→ Exercise: Collect every line that includes the string "this".

· · · ·

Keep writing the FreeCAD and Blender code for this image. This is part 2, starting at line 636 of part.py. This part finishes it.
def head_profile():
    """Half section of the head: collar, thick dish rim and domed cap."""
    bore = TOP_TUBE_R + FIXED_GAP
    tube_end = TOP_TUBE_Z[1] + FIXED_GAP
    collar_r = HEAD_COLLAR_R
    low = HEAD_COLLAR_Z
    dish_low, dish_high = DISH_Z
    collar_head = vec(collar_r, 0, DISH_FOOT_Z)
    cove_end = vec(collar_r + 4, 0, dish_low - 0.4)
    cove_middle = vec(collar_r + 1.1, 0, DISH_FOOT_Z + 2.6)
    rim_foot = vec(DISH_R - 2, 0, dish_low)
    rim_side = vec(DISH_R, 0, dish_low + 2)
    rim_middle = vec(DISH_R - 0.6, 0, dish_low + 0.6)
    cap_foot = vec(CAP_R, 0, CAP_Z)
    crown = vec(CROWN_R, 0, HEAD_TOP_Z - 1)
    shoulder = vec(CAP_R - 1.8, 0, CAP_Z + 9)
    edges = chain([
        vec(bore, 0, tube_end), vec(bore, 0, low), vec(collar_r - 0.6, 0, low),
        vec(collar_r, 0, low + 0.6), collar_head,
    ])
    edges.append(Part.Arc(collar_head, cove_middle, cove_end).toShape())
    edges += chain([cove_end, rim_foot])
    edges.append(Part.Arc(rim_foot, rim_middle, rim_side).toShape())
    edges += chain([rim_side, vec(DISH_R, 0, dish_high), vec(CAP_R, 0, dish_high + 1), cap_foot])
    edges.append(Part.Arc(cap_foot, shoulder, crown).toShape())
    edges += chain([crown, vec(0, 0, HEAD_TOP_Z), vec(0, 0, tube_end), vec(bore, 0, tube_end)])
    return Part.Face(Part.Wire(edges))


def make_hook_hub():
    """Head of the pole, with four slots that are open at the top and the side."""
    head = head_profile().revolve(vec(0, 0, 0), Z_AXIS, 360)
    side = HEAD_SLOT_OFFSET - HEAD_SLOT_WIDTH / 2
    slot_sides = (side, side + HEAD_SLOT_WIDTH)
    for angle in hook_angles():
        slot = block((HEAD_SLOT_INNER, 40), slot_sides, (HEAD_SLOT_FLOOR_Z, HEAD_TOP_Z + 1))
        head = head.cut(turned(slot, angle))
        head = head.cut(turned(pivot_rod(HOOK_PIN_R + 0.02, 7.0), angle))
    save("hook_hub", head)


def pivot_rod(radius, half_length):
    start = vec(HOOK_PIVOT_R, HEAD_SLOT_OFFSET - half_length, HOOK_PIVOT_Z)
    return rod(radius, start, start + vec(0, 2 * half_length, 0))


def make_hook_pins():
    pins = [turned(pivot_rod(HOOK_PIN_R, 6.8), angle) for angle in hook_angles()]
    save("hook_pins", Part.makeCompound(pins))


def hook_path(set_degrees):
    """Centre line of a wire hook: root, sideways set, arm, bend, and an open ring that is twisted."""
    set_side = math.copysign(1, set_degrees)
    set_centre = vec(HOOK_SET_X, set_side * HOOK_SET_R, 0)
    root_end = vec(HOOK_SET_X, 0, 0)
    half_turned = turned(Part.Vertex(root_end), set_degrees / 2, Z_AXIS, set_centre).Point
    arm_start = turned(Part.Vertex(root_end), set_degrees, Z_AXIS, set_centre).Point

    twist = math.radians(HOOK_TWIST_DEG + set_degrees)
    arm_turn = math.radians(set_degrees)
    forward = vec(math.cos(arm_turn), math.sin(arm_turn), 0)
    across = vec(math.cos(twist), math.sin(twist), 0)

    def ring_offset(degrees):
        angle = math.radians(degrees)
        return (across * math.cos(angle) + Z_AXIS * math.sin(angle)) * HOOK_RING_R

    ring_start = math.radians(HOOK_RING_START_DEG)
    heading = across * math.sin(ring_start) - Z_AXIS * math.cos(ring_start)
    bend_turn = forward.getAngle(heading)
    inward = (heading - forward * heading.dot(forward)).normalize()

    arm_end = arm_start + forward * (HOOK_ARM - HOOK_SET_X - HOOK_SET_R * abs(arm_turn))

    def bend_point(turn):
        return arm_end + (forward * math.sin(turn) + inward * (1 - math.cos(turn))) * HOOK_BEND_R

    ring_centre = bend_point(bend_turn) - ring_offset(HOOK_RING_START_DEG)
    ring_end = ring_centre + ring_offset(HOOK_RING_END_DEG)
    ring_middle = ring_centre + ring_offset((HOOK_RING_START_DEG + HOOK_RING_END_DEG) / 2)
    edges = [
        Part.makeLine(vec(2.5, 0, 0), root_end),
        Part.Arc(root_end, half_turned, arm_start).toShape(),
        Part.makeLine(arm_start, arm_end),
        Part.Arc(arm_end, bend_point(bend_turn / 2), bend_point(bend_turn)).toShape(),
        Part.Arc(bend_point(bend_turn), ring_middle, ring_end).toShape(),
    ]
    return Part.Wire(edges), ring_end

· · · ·

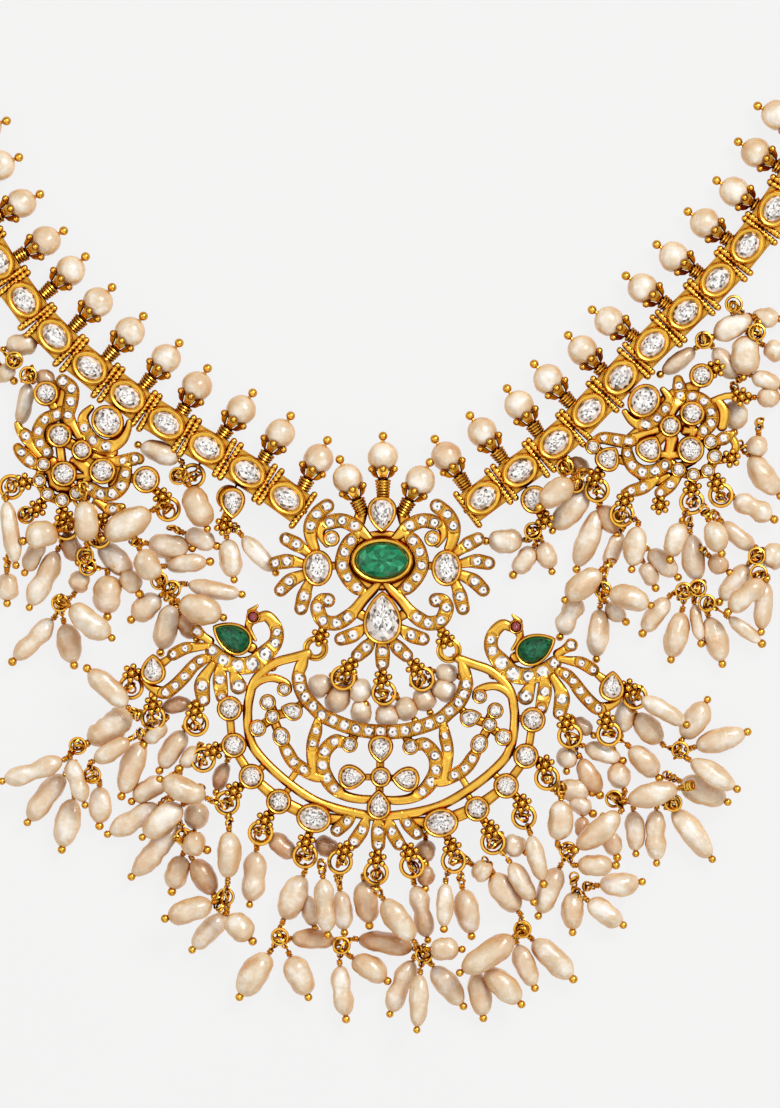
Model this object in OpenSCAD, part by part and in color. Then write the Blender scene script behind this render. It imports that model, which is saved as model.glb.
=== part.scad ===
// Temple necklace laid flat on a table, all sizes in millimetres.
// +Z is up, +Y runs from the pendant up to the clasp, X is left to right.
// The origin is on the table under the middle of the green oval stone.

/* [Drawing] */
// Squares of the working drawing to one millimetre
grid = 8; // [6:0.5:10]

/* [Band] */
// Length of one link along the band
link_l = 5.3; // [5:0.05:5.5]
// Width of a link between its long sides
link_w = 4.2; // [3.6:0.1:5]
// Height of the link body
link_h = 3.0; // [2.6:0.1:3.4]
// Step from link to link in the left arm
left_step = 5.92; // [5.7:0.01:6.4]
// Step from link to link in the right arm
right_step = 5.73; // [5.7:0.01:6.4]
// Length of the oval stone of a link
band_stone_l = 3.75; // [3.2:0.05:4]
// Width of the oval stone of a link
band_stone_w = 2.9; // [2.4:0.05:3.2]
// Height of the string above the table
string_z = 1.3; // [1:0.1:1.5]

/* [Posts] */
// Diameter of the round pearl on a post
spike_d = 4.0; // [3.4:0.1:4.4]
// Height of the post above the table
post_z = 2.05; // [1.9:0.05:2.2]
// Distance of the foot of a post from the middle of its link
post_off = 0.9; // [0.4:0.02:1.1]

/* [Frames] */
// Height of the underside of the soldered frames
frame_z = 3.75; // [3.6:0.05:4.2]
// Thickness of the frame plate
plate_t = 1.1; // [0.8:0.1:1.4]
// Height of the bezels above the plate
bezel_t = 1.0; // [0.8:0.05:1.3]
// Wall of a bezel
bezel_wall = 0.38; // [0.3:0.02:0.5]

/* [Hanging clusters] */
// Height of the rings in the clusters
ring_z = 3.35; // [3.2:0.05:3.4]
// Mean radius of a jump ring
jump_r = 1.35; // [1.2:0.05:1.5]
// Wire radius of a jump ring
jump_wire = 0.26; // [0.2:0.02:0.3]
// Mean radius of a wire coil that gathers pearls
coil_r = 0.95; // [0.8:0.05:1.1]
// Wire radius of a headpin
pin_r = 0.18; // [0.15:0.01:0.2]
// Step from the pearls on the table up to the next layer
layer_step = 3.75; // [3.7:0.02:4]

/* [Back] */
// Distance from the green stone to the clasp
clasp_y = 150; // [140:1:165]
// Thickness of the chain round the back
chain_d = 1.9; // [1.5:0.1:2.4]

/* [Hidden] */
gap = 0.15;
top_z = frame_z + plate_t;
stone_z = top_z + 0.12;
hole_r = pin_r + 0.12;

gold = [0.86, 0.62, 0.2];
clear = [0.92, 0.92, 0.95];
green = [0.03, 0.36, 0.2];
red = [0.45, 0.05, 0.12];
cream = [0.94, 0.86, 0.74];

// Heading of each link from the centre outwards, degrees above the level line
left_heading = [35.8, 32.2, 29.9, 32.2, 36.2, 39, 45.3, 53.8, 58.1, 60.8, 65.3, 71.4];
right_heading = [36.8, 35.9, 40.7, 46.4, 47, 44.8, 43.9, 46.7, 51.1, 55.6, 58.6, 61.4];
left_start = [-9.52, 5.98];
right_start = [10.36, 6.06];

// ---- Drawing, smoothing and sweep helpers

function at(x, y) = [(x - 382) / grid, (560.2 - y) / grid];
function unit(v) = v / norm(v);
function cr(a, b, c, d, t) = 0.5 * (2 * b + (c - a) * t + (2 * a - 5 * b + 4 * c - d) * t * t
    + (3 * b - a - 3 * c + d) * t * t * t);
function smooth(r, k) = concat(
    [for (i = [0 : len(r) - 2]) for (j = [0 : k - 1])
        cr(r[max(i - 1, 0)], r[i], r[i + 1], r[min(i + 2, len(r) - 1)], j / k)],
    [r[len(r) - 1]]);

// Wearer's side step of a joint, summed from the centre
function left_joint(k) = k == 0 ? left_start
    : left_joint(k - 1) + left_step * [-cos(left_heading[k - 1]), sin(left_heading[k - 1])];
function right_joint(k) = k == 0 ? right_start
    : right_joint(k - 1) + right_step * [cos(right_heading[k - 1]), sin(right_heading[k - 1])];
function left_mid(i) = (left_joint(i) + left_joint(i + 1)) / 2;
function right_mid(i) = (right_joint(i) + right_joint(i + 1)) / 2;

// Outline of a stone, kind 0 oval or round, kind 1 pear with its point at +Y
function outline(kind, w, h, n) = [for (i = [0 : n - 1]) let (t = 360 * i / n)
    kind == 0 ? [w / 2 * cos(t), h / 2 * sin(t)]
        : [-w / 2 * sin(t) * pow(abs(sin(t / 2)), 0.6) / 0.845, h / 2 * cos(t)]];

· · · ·

→ Finished task:
Keep writing the FreeCAD and Blender code for this image. This is part 2, starting at line 636 of part.py. This part finishes it.
Model this object in OpenSCAD, part by part and in color. Then write the Blender scene script behind this render. It imports that model, which is saved as model.glb.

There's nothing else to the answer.